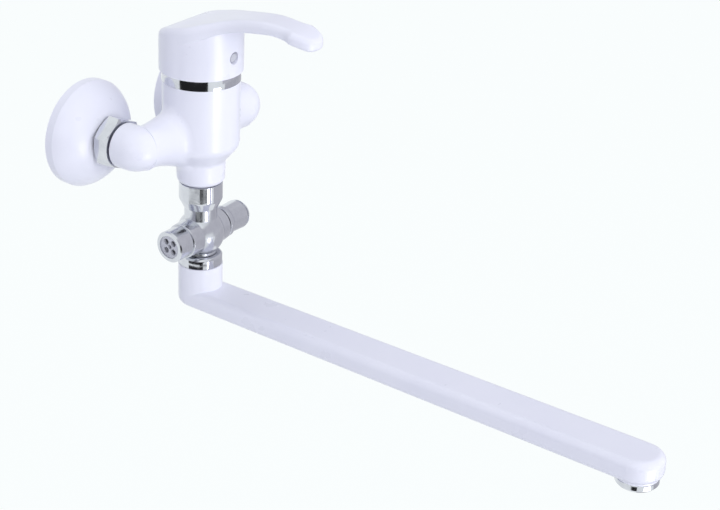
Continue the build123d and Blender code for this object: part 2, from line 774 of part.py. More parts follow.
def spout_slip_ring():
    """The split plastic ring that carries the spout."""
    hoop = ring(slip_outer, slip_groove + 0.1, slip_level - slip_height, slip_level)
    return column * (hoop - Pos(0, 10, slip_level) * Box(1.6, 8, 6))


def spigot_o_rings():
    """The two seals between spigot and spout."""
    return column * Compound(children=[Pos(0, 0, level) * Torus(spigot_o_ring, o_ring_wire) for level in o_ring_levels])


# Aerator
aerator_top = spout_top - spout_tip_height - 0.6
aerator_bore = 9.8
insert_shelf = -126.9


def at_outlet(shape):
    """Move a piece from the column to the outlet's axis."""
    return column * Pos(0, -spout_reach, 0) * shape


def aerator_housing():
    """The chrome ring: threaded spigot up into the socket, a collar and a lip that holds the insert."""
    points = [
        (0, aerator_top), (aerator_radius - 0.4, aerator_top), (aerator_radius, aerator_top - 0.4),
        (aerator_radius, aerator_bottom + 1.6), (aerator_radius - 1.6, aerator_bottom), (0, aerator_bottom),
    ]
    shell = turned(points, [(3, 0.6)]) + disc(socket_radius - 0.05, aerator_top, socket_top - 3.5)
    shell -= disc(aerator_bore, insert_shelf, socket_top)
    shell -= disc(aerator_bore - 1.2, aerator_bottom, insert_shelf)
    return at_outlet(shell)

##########

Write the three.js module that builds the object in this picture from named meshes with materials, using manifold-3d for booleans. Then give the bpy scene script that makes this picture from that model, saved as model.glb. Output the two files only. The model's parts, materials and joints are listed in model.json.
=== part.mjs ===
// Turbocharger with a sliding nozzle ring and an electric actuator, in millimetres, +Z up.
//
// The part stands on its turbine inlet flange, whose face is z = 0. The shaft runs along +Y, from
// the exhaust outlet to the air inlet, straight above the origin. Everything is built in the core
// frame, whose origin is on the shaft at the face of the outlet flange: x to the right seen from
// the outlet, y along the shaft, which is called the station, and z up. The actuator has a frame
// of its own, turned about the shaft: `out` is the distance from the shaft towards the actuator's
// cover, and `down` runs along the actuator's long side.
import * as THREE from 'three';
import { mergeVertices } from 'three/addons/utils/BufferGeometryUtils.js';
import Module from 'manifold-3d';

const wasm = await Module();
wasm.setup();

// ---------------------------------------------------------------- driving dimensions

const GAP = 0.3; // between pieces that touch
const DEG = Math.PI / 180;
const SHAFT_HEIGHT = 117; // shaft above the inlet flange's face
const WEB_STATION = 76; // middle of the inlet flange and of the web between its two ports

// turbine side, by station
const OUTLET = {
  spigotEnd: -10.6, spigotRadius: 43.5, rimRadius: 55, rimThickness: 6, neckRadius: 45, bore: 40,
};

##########

» **STATED GOAL**
Above are the records. Copy the lines beginning at the one that has "Continue the build123d" and ending with the one that has "return column * (hoop", unchanged.

» **PROBLEM SOLUTION**
Continue the build123d and Blender code for this object: part 2, from line 774 of part.py. More parts follow.
def spout_slip_ring():
    """The split plastic ring that carries the spout."""
    hoop = ring(slip_outer, slip_groove + 0.1, slip_level - slip_height, slip_level)
    return column * (hoop - Pos(0, 10, slip_level) * Box(1.6, 8, 6))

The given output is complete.